The photo above shows a typical bench stand gage. We have highlighted places on the gage where looseness can cause problems. When troubleshooting a gage that isn’t coming up with the right measurement, check that all the screws, nuts, bolts and connections are socked up tight. One loose spring on a pantograph-style transfer device will be hard to detect, but until it is corrected, you can be sure the gage will produce inaccurate results.

Looseness is not necessarily associated only with mechanical joints. It can also show up in the form of a shoddy solder, or a bad connection in a cable or connector that can make the gage completely unusable at times. And I can’t tell you how many times something as simple as a loose hose connector in an air gage causes a very tiny leak that can introduce noise or even put the whole gage off scale.

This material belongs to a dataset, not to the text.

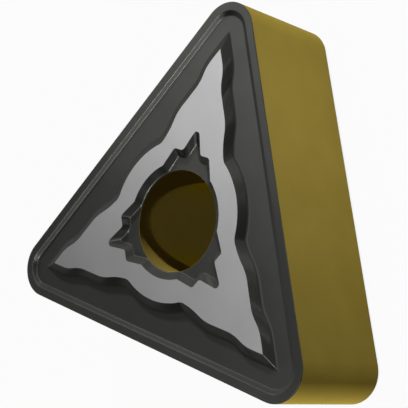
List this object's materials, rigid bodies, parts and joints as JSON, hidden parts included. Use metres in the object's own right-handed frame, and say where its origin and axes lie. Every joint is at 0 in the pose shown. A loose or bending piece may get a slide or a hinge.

A related enemy that is often overlooked with adjustable bore gages is centralizer pressure. If centralizer pressure is too light or uneven, the gage’s reference and sensitive contacts may not get centered on the true diameter of the part bore. The user who is relying on the centralizer will find himself measuring the chord of the circle instead of the full diameter. On the other hand, if the centralizer pressure is too high, the centralizer contact can burnish or even scratch the surface of the bore, not to mention also cause excessive wear to the contacts.

The amount of centralizer pressure designed into a gage depends on the weight of the gage—specifically, on how much of the gage’s weight or drag the centralizer has to move. For example, consider measuring the inner diameter of a bore with the typical adjustable bore gage while the workpiece is in the spindle of the machine tool. In this case, the gage would be horizontal, the centralizer would be vertical, and the weight of the gage would be supported on the reference contact (the one pointing down). But suppose the operator turns the gage sideways (because that’s what operators like to do). Now the weight of the gage is no longer supported by the reference contact. The centralizer spring must not only support the weight of the gage head, but in centralizer fashion, must basically pull the gaging head up against gravity into the center of the bore. For some gages, especially those set up for larger diameters, this can amount to a lot of weight and require some pretty hefty gaging force.

The bad news/good news here is that while gages get heavier with increased bore size, chordal error gets smaller with increased bore size. So there is some balance. However, in the case of smaller bores—especially those smaller than a couple of inches—bad centralization caused by improper gaging pressure can be a serious enemy to precision.

Clearly, looseness and improper pressure are both enemies any championship-seeking team can do without.